Of course, people who follow baseball fall across a spectrum of knowledge. Some can tell you every detail about every player in history and formulate complex and nuanced opinions on teams, players, and the rules. Others are Red Sox or Yankees fans merely because they grew up around others who were. You can see how this can be compared to politics. People have a range of understanding, with as many reasons for their allegiance to a team as there are fans.

I didn’t recognize how true this is in politics as well. The problem is that today the parties are diverging, and the Democrat party, in particular, has strayed far from that common point where American politics is rooted: a small government that derives its limited power from its people, the premise that we are all equal in our rights and in the eyes of the law, and that free citizens respect the right of other free citizens to believe what they choose.
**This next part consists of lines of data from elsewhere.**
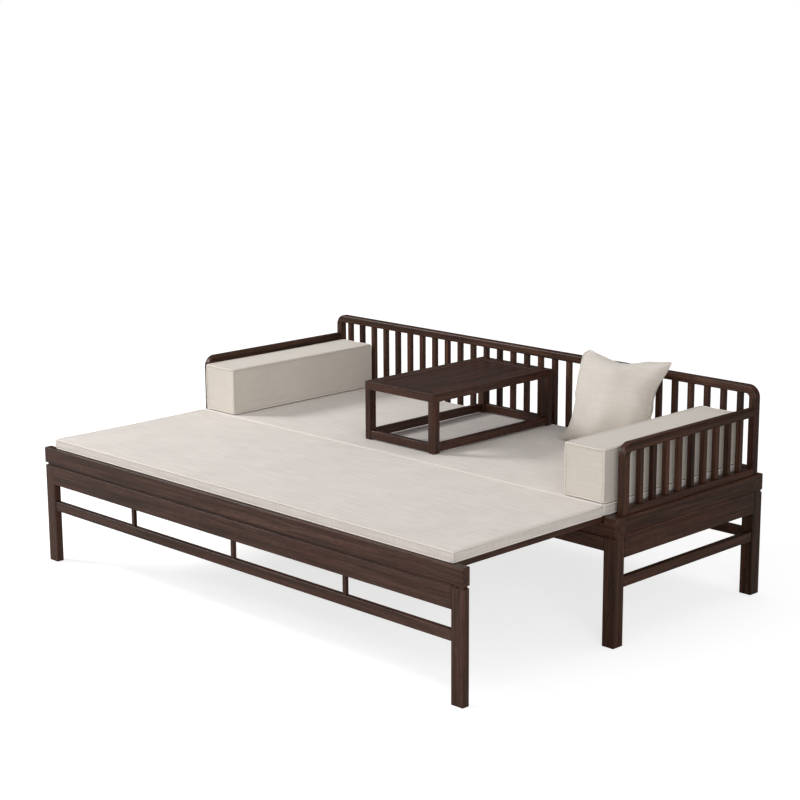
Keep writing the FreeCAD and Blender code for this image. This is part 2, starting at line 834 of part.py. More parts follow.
def pillow_ring(share):
    """Ring across a knife-edged pillow, at a share of its half width from the middle."""
    fullness = math.sqrt(1 - share ** 4)
    half_height = pillow_height / 2 - pillow_draw_in * (1 - share ** 2)
    corner_x = share * pillow_width / 2
    middle_x = corner_x - share ** 3 * pillow_draw_in
    half_rim = pillow_rim / 2
    half_thick = half_rim + (pillow_thickness / 2 - half_rim) * fullness

    def at(x, y, z):
        return Vector(x + pillow_side_lean_share * z, y, z)

    def arc(side):
        depth = half_thick if fullness > 0 else half_rim
        return Part.Arc(at(corner_x, side * half_rim, -half_height),
                        at(middle_x, side * depth, 0),
                        at(corner_x, side * half_rim, half_height)).toShape()

    def rim(z):
        return line(at(corner_x, -half_rim, z), at(corner_x, half_rim, z))

    return arc(1), arc(-1), rim(half_height), rim(-half_height)


def pillow():
    """Square throw pillow with drawn-in sides and pointed corners.

    It leans on the back and sags a little to one side.
    """
    shares = [-1, -0.9, -0.6, 0, 0.6, 0.9, 1]
    rings = [pillow_ring(share) for share in shares]
    faces = []
    for before, after in zip(rings, rings[1:]):
        for edge, next_edge in zip(before, after):
            faces.append(Part.makeRuledSurface(edge, next_edge))
    for front, back, _, _ in (rings[0], rings[-1]):
        faces.append(Part.makeRuledSurface(front, back))
    shell = Part.makeShell(faces)
    shell.sewShape()
    shape = Part.makeSolid(shell)
    if shape.Volume < 0:
        shape.reverse()
    shape.rotate(ORIGIN, X_AXIS, -pillow_lean_degrees)
    box = shape.optimalBoundingBox(False, False)
    shape.translate(Vector(pillow_x, back_inner_y - pillow_thickness - box.YMax,
                           cushion_seat - box.ZMin))
    railing = Part.makeCompound([back_top_rail(), spindles(back_spindle_spans())])
    shape.translate(approach(shape, railing, Y_AXIS))
    return shape


def approach(shape, other, direction):
    """Way that a piece has to move along a direction until it all but touches another one."""
    moved = shape.copy()
    way = Vector(0, 0, 0)
    for _ in range(approach_steps):
        step = direction * (moved.distToShape(other)[0] - soft_clearance)
        moved.translate(step)
        way += step
    return way


# Kang table, about its own middle and then set on the rear mattress


def table_leg_spans(side_x, side_y):
    """Spans along X and Y of one table leg, under the corner of the top frame."""
    x = sorted((side_x * table_width / 2, side_x * (table_width / 2 - table_leg)))
    y = sorted((side_y * table_length / 2, side_y * (table_length / 2 - table_leg)))
    return tuple(x), tuple(y)


def table_leg_tenon_spans(side_x, side_y):
    """Tenon on top of a table leg."""
    x, y = table_leg_spans(side_x, side_y)
    under = table_height - table_frame_thickness
    return (around(sum(x) / 2, table_tenon), around(sum(y) / 2, table_tenon),
            (under, under + table_tenon_height))


def table_stretcher_z():
    """Height of the lower stretchers."""
    return (table_stretcher_lift, table_stretcher_lift + table_stretcher_height)


def table_stretcher_tenon_z():
    """Height of the tenons of the lower stretchers."""
    low, high = table_stretcher_z()
    return (low + tenon_shoulder, high - tenon_shoulder)


def table_stretcher_middle(half_size, side):
    """Centre line of a stretcher behind a face of the table."""
    return side * (half_size - table_stretcher_setback - table_stretcher_thickness / 2)


def short_stretcher_tenon_spans(side_y):
    """Tenons at both ends of a stretcher along X, as one bar."""
    reach = table_width / 2 - table_leg + table_stretcher_tenon
    return ((-reach, reach),
            around(table_stretcher_middle(table_length / 2, side_y),
                   table_stretcher_tenon_thickness),
            table_stretcher_tenon_z())


def long_stretcher_tenon_spans(side_x):
    """Tenons at both ends of a stretcher along Y, as one bar."""
    reach = table_length / 2 - table_leg + table_stretcher_tenon
    return (around(table_stretcher_middle(table_width / 2, side_x),
                   table_stretcher_tenon_thickness),
            (-reach, reach), table_stretcher_tenon_z())


def table_outline():
    """Space of the whole table, rounded at its four upright corners."""
    space = block((-table_width / 2, table_width / 2), (-table_length / 2, table_length / 2),
                  (0, table_height))
    return eased(space, table_corner_round, Z_AXIS)


def table_leg_piece(side_x, side_y):
    """One leg of the table."""
    x, y = table_leg_spans(side_x, side_y)
    post = block(x, y, (0, table_height - table_frame_thickness))
    post = eased(post, table_edge, Z_AXIS)
    tools = [pocket(*short_stretcher_tenon_spans(side_y)), pocket(*long_stretcher_tenon_spans(side_x))]
    leg = cut_all(fused([post, block(*table_leg_tenon_spans(side_x, side_y))]), tools)
    return leg.common(table_outline())


def table_short_stretcher(side_y):
    """Lower stretcher along X."""
    reach = table_width / 2 - table_leg
    middle = table_stretcher_middle(table_length / 2, side_y)
    bar = block((-reach, reach), around(middle, table_stretcher_thickness), table_stretcher_z())
    return fused([eased(bar, table_edge, X_AXIS), block(*short_stretcher_tenon_spans(side_y))])


def table_long_stretcher(side_x):
    """Lower stretcher along Y."""
    reach = table_length / 2 - table_leg
    middle = table_stretcher_middle(table_width / 2, side_x)
    bar = block(around(middle, table_stretcher_thickness), (-reach, reach), table_stretcher_z())
    bar = eased(bar, table_edge, Y_AXIS)
    return fused([bar, block(*long_stretcher_tenon_spans(side_x))])


def panel_spans(grow=0.0):
    """Panel of the table top inside its frame, with or without its tongue."""
    half_x = table_width / 2 - table_frame_width + grow
    half_y = table_length / 2 - table_frame_width + grow
    return (-half_x, half_x), (-half_y, half_y)


def table_tongue_z():
    """Height of the tongue round the panel."""
    top = table_height - table_panel_drop
    return around(top - table_panel_thickness / 2, table_tongue_thickness)


def table_panel():
    """Panel with a tongue all round."""
    top = table_height - table_panel_drop
    field = block(*panel_spans(), (top - table_panel_thickness, top))
    tongue = block(*panel_spans(table_tongue), table_tongue_z())
    return fused([field, tongue])


def table_frame_rail(outline):
    """One mitred rail of the top frame from its outline seen from above."""
    under = table_height - table_frame_thickness
    points = [Vector(x, y, under) for x, y in outline]
    rail = Part.Face(Part.makePolygon(points + points[:1])).extrude(
        Vector(0, 0, table_frame_thickness))
    groove_x, groove_y = panel_spans(table_tongue)
    tools = [block(grown(groove_x), grown(groove_y), grown(table_tongue_z()))]
    for side_x in (-1, 1):
        for side_y in (-1, 1):
            tools.append(pocket(*table_leg_tenon_spans(side_x, side_y)))
    return cut_all(rail, tools).common(table_outline())


def table_short_rail(side_y):
    """Mitred top rail along X."""
    outer_x, outer_y = table_width / 2, side_y * table_length / 2
    inner_x, inner_y = outer_x - table_frame_width, outer_y - side_y * table_frame_width
    return table_frame_rail([(-outer_x, outer_y), (outer_x, outer_y),
                             (inner_x, inner_y), (-inner_x, inner_y)])


def table_long_rail(side_x):
    """Mitred top rail along Y."""
    outer_x, outer_y = side_x * table_width / 2, table_length / 2
    inner_x, inner_y = outer_x - side_x * table_frame_width, outer_y - table_frame_width
    return table_frame_rail([(outer_x, -outer_y), (outer_x, outer_y),
                             (inner_x, inner_y), (inner_x, -inner_y)])


def table_pieces():
    """Every piece of the kang table, where it stands on the rear mattress."""
    made = {"table_panel": table_panel()}
    for name_y, side_y in (("front", -1), ("back", 1)):
        made["table_%s_rail" % name_y] = table_short_rail(side_y)
        made["table_%s_stretcher" % name_y] = table_short_stretcher(side_y)
        for name_x, side_x in (("left", -1), ("right", 1)):
            made["table_%s_%s_leg" % (name_y, name_x)] = table_leg_piece(side_x, side_y)
    for name_x, side_x in (("left", -1), ("right", 1)):
        made["table_%s_rail" % name_x] = table_long_rail(side_x)
        made["table_%s_stretcher" % name_x] = table_long_stretcher(side_x)
    middle_y = back_inner_y - table_place_back_gap - table_length / 2
    place = Vector(table_place_x, middle_y, cushion_seat)
    for shape in made.values():
        shape.translate(place)
    down = approach(made["table_front_left_leg"], rear_mattress(), Vector(0, 0, -1))
    for shape in made.values():
        shape.translate(down)
    return made


# The whole bed


def main_frame_pieces():
    """Rear frame: legs, rails, aprons, stretchers and fixed slats."""
    made = {
        "main_front_seat_rail": main_front_rail(),
        "main_back_seat_rail": main_back_rail(),
        "main_front_apron": long_apron(main_front_y, 1, main_front_apron_height),
        "main_back_apron": cut_all(long_apron(back_y, -1), strut_pockets(back_y, -1)),
        "main_back_stretcher": cut_all(long_stretcher(back_y, -1), strut_pockets(back_y, -1)),
        "main_back_ledge": back_ledge(),
        "main_back_struts": struts(back_y, -1),
        "main_fixed_slats": fixed_slats(),
    }
    right = {
        "main_%s_seat_rail": main_side_rail(),
        "main_%s_apron": side_apron(),
        "main_%s_stretcher": side_stretcher(),
        "main_front_%s_leg": main_leg(True),
        "main_back_%s_leg": main_leg(False),
    }
    made.update(pairs(right))
    return made


def railing_pieces():
    """Back and arm railings."""
    made = {
        "back_top_rail": back_top_rail(),
        "back_bottom_rail": back_bottom_rail(),
        "back_spindles": spindles(back_spindle_spans()),
    }
    right = {
        "back_%s_post": back_post(),
        "%s_arm_front_post": arm_front_post(),
        "%s_arm_top_rail": arm_top_rail(),
        "%s_arm_bottom_rail": arm_bottom_rail(),
        "%s_arm_spindles": spindles(arm_spindle_spans()),
    }
    made.update(pairs(right))
    return made


def pull_out_pieces():
    """Front frame, which slides in and out."""
    made = {
        "pull_out_front_rail": pull_out_front_rail(),
        "pull_out_apron": cut_all(long_apron(front_y, 1), strut_pockets(front_y, 1)),
        "pull_out_stretcher": cut_all(long_stretcher(front_y, 1), strut_pockets(front_y, 1)),
        "pull_out_struts": struts(front_y, 1),
        "pull_out_slats": moving_slats(),
        "pull_out_rear_bar": rear_bar(),
    }
    made.update(pairs({"pull_out_%s_leg": pull_out_leg()}))
    return made


def soft_pieces():
    """Mattresses, bolsters and the throw pillow."""
    made = {
        "front_mattress": mattress(front_y + mattress_front_inset, mattress_seam_y),
        "rear_mattress": rear_mattress(),
        "throw_pillow": pillow(),
    }
    made.update(pairs({"%s_bolster": bolster()}))
    return made


def pairs(right):
    """Right-hand pieces under their names, and their mirror images for the left."""
    made = {}
    for name, shape in right.items():
        made[name % "right"] = shape
        made[name % "left"] = mirrored(shape)
    return made


def main():
    """Make every piece and write one file for each."""
    os.makedirs("parts", exist_ok=True)
    for group in (main_frame_pieces(), railing_pieces(), pull_out_pieces(), soft_pieces(),
                  table_pieces()):
        for name, shape in group.items():
            shape.exportStep("parts/%s.step" % name)
    print("travel of the pull-out frame, mm:", slide_travel)


main()
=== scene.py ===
"""Finishes, soft goods, light and camera of a luohan daybed with a pull-out front.

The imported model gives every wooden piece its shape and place. This script gives the wood its
walnut finish, makes the linen mattresses, bolsters and pillow, and sets up the studio.
"""
from __future__ import annotations

import json
import logging
import math
from collections.abc import Iterable
from dataclasses import dataclass
from enum import Enum

import bpy
import numpy as np
from mathutils import Matrix, Vector, noise
from mathutils.bvhtree import BVHTree

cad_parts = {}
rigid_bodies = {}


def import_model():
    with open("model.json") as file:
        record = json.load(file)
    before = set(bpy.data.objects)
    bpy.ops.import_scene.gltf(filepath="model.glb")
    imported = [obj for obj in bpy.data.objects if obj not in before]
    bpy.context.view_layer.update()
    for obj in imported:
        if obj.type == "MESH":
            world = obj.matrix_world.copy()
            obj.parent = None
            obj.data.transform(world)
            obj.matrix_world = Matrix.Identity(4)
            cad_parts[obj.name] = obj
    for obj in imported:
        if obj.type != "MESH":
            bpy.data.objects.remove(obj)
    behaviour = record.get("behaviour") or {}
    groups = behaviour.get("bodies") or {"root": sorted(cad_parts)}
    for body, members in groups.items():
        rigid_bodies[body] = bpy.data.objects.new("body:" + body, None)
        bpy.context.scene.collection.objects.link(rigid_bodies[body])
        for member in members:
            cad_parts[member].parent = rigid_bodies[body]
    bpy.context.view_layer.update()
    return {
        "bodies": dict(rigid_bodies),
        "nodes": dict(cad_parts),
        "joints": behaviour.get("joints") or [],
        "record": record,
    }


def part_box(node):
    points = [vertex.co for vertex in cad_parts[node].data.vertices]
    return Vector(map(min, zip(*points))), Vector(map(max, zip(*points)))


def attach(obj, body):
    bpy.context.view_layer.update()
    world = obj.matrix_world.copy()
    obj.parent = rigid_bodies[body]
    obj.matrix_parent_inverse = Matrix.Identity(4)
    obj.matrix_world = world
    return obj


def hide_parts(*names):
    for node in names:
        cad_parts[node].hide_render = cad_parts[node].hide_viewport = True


LOG = logging.getLogger("daybed")
MILLIMETRE = 0.001
WHITE = (1.0, 1.0, 1.0, 1.0)
# The sRGB curve is a straight line for dark values and a power above them.
SRGB_STEPS = 255
SRGB_DARK_LIMIT = 0.04045
SRGB_DARK_SLOPE = 12.92
SRGB_OFFSET = 0.055
SRGB_POWER = 2.4


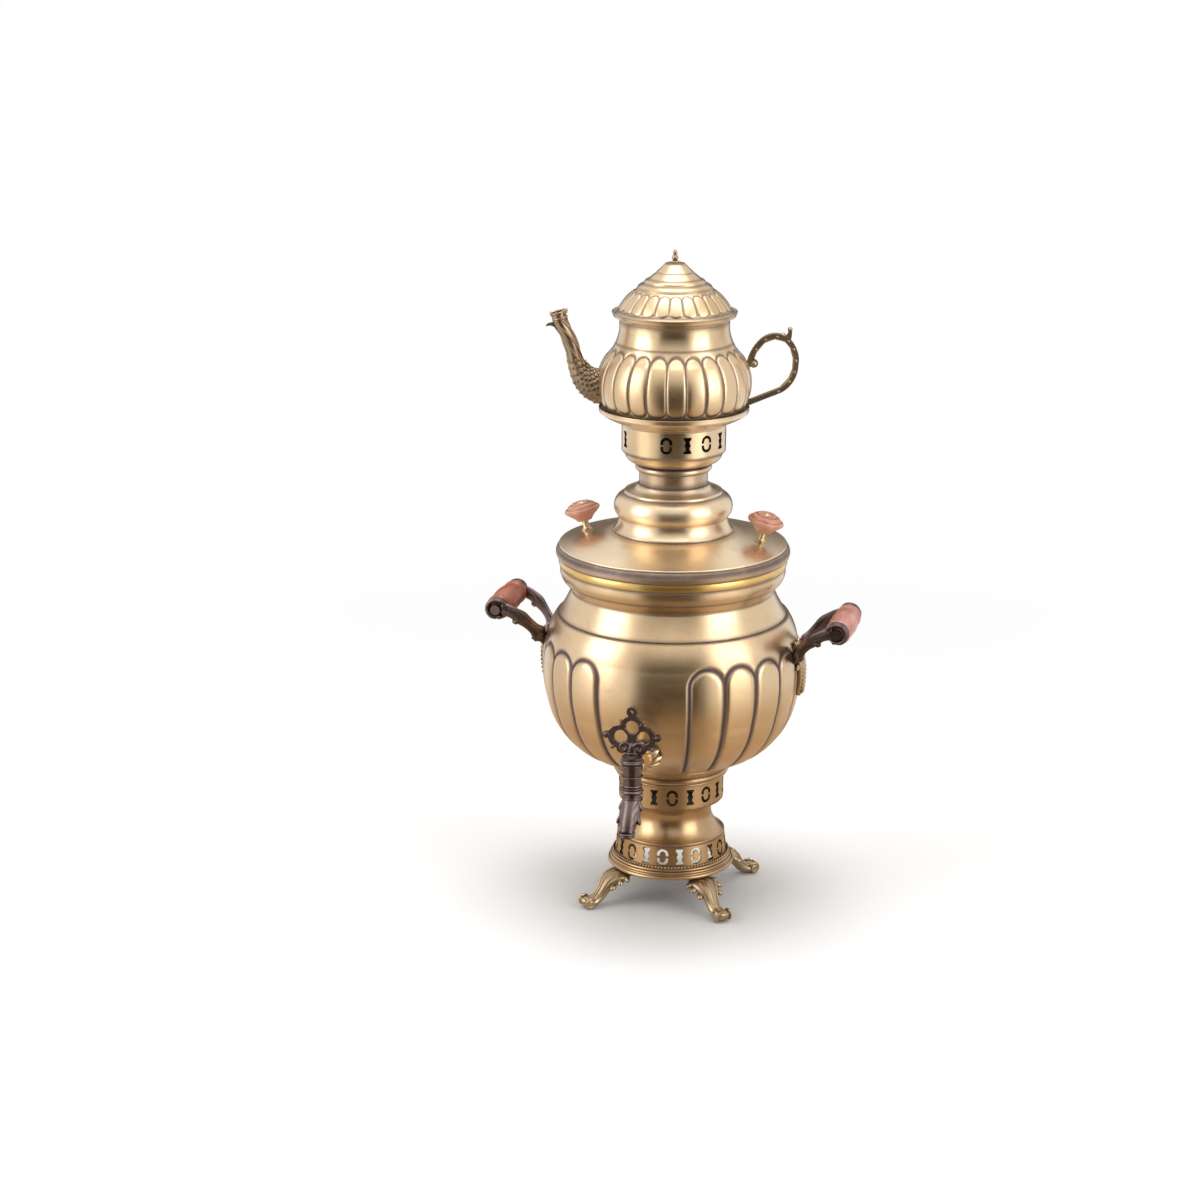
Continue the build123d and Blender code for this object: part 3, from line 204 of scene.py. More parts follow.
antiqueTones = dict(
    light=(0.71, 0.51, 0.285),
    warm=(0.6, 0.4, 0.195),
    dull=(0.42, 0.28, 0.165),
    dark=(0.09, 0.052, 0.052),
    inner=(0.42, 0.4, 0.37),
    innerFrom=-0.1,
    innerShare=0.7,
    stain=0.3,
    hollow=0.005,
    patina=0.95,
    rough=(0.27, 0.34),
    brushed=0.07,
    cast=0.05,
    lacquer=0.85,
    wear=0.85,
    spun=0.75,
)
castTones = dict(
    light=(0.23, 0.175, 0.12),
    warm=(0.16, 0.115, 0.085),
    dull=(0.36, 0.27, 0.165),
    dark=(0.035, 0.027, 0.028),
    inner=(0.03, 0.025, 0.022),
    innerFrom=-0.1,
    innerShare=0.0,
    stain=0.55,
    hollow=0.004,
    patina=1.0,
    rough=(0.3, 0.44),
    brushed=0.0,
    cast=0.9,
    lacquer=0.25,
    wear=0.0,
    spun=0.0,
)
ornamentTones = dict(
    castTones,
    light=(0.5, 0.375, 0.21),
    warm=(0.35, 0.245, 0.14),
    dark=(0.075, 0.052, 0.042),
    patina=0.8,
    cast=0.5,
)
handleTones = dict(
    castTones,
    light=(0.15, 0.105, 0.092),
    warm=(0.1, 0.068, 0.062),
    dull=(0.22, 0.16, 0.13),
    dark=(0.03, 0.02, 0.022),
    cast=0.7,
)
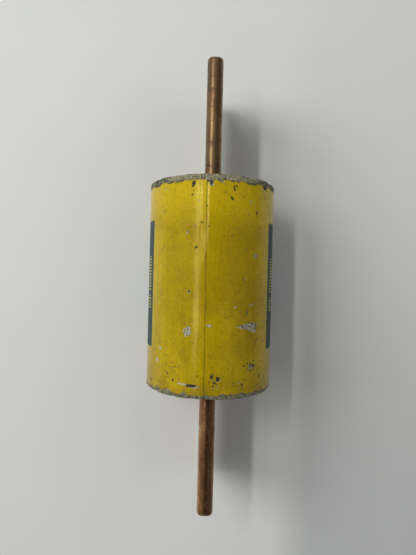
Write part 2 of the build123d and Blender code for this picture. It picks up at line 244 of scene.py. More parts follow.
# ---- materials
YELLOW = ((0.42, 0.288, 0.003), (0.52, 0.368, 0.004))
# Painted light: a lighter yellow laid over the label's right end.
YELLOW_PAINTED_LIGHT = (0.66, 0.475, 0.006)
YELLOW_RUBBED = (0.62, 0.50, 0.07)
# Grime on the label, also used for painted shade on its -Y side.
GRIME_AND_PAINTED_SHADE = (0.25, 0.175, 0.010)
SMUDGE = (0.20, 0.150, 0.012)
SPECK = (0.045, 0.04, 0.015)
BROWN_STROKE = (0.17, 0.095, 0.016)
# Dirt and painted shadow along the seam.
SEAM_DIRT_AND_SHADOW = (0.09, 0.075, 0.015)
PANEL_BLUE = (0.022, 0.050, 0.062)
PANEL_MOTTLE = ((0.020, 0.040, 0.048), (0.06, 0.10, 0.11))
DASH_YELLOW = (0.52, 0.46, 0.10)
PAPER = ((0.28, 0.27, 0.21), (0.56, 0.53, 0.41))
PAPER_DIRT = (0.13, 0.12, 0.085)
LAMINATE = ((0.15, 0.138, 0.08), (0.32, 0.295, 0.195))
LAMINATE_GRAIN = (0.49, 0.46, 0.33)
LAMINATE_PIT = (0.03, 0.028, 0.02)
LAMINATE_STAIN = (0.075, 0.070, 0.042)
# Darker patches on the right rim's sides.
DARK_RIM_SIDES = (0.035, 0.034, 0.022)
SEAT = ((0.030, 0.028, 0.018), (0.15, 0.145, 0.11))
GOLDEN_COPPER = ((0.35, 0.232, 0.115), (0.25, 0.150, 0.085))
ORANGE_COPPER = ((0.78, 0.400, 0.190), (0.40, 0.195, 0.098))
COPPER_STAIN = (0.11, 0.066, 0.045)
# Painted shade on the left blade's -Y side.
COPPER_PAINTED_SHADE = (0.13, 0.075, 0.045)
COPPER_SPECK = (0.06, 0.04, 0.03)
FLOOR_TONES = ((0.685, 0.700, 0.695), (0.730, 0.742, 0.735))

# Where the looks of the label, tube and blades change: along X or out from it in mm, or in degrees.
# Painted light on the label rises over this span along X.
PAINTED_LIGHT_ALONG = (18.0, 36.0)
SOILED_FROM = 24.0
RIGHT_EDGE_SOIL = (38.5, 41.5)
LEFT_EDGE_SOIL = (-33.0, -41.5)
RUB_ALONG = (-20.0, 0.0)
RUB_ANGLES = (-50.0, -14.0)
# Painted shade on the label's -Y side, fading out towards the right end.
SHADY_ANGLE = -50.0
SHADY_ALONG = (32.0, 8.0)
RIPPLE_ANGLES = (4.8, -3.6)
RIPPLE_ALONG = (4.0, 28.0)
UNDER_LABEL = (40.5, 40.0)
SEAT_RADII = (26.0, 26.3)
DARK_RIM_ANGLES = (46.0, 84.0)
DARK_RIM_ALONG = (40.0, 41.0)
STAIN_ALONG = (-40.4, -40.8)
BLADES_DIFFER = (-20.0, 20.0)


def yellow_paint(s, flat, blotch, fine):
    """Uneven yellow ink, mottled and finely streaked round the tube."""
    streak = s.streaks(flat, (0.035, 0.8, 0.0), 4.0, 0.6)
    s.color = s.mix(s.patches(0.055, 0.35, 0.65, 4.0), *YELLOW)
    s.coat(s.times(s.rise(blotch, 0.50, 0.70), 0.38), GRIME_AND_PAINTED_SHADE)
    s.mottle(streak, 0.5, (0.5, 0.5, 0.45), (1.25, 1.25, 1.25))
    s.mottle(fine, 0.55, (0.6, 0.6, 0.55), (1.25, 1.25, 1.25))


def label_dirt(s, flat, blotch):
    """Adds painted light towards the right end, smudges, specks, rubs and soiled edges, and returns where
    the specks are.
    """
    # Painted light: the yellow is lightened towards the right (+X) end.
    s.coat(s.rise(s.x, *PAINTED_LIGHT_ALONG), s.mix(0.5, s.color, YELLOW_PAINTED_LIGHT))
    ends = s.times(s.rise(s.x, SOILED_FROM, LABEL_RIGHT), 0.5)
    ends = s.plus(ends, s.rise(s.x, -SOILED_FROM, LABEL_LEFT))
    s.coat(s.times(s.patches(0.60, 0.56, 0.68, 3.0, 0.6), s.span(ends, 0.42, 0.65)), SMUDGE)
    dots = s.patches(1.35, 0.645, 0.71, 2.0, 0.4)
    tiny = s.patches(3.1, 0.68, 0.75, 1.0, 0.4)
    specks = s.plus(s.times(dots, s.span(ends, 0.5, 1.0)), s.times(tiny, 0.45), clamp=True)
    s.coat(specks, SPECK)
    rub_zone = s.times(s.between(s.x, *RUB_ALONG, 6.0), s.between(s.angle, *RUB_ANGLES, 9.0))
    strokes = s.rise(s.streaks(flat, (2.0, 0.22, 0.0), 3.0, 0.6), 0.53, 0.64)
    s.coat(s.times(rub_zone, strokes, 0.5), BROWN_STROKE)
    edges = s.times(s.rise(s.x, *RIGHT_EDGE_SOIL), 0.35)
    edges = s.plus(edges, s.times(s.rise(s.x, *LEFT_EDGE_SOIL), 0.6))
    s.coat(s.times(edges, s.rise(blotch, 0.36, 0.60)), GRIME_AND_PAINTED_SHADE)
    return specks


def side_panel(s, blotch, fine, rubbed):
    """(mask, ink) of the blue panel and the row of plain dashes near its edge."""
    wobble = s.times(s.minus(s.noise(0.8, 3.0), 0.5), 0.5)
    side = s.plus(s.math("ABSOLUTE", s.angle), wobble)
    length = s.plus(s.x, wobble)
    mask = s.rise(side, PANEL_ANGLE, PANEL_ANGLE + 0.4)
    mask = s.times(mask, s.between(length, *PANEL_ALONG, 0.15))
    ink = s.mix(s.rise(blotch, 0.35, 0.7), PANEL_BLUE, s.mix(fine, *PANEL_MOTTLE))
    ink = s.mix(s.times(rubbed, 0.6), ink, YELLOW_RUBBED)
    pitch = s.math("FRACT", s.math("DIVIDE", s.x, DASH_PITCH))
    dash = s.times(
        s.between(side, *DASH_ANGLES, 0.8),
        s.between(s.x, *DASH_ALONG, 0.05),
        s.between(pitch, *DASH_INKED, 0.06),
        s.minus(1.0, s.between(s.x, *DASH_GAP, 0.05)),
    )
    return mask, s.mix(dash, ink, DASH_YELLOW)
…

In both political parties, there are people deeply invested because of well-considered beliefs.
What concerns me, however, is the intense passion people have for their political party and its candidates regardless of any in depth understanding.

I believe this is largely to blame for the deep and growing divide in our nation. Instead of recognizing each other as fellow members of the human race, identity politics is breaking us down into individual tribes, warring over everything from climate change to whether there is even right and wrong in the world anymore.

I hope you will join me in rejecting this trend.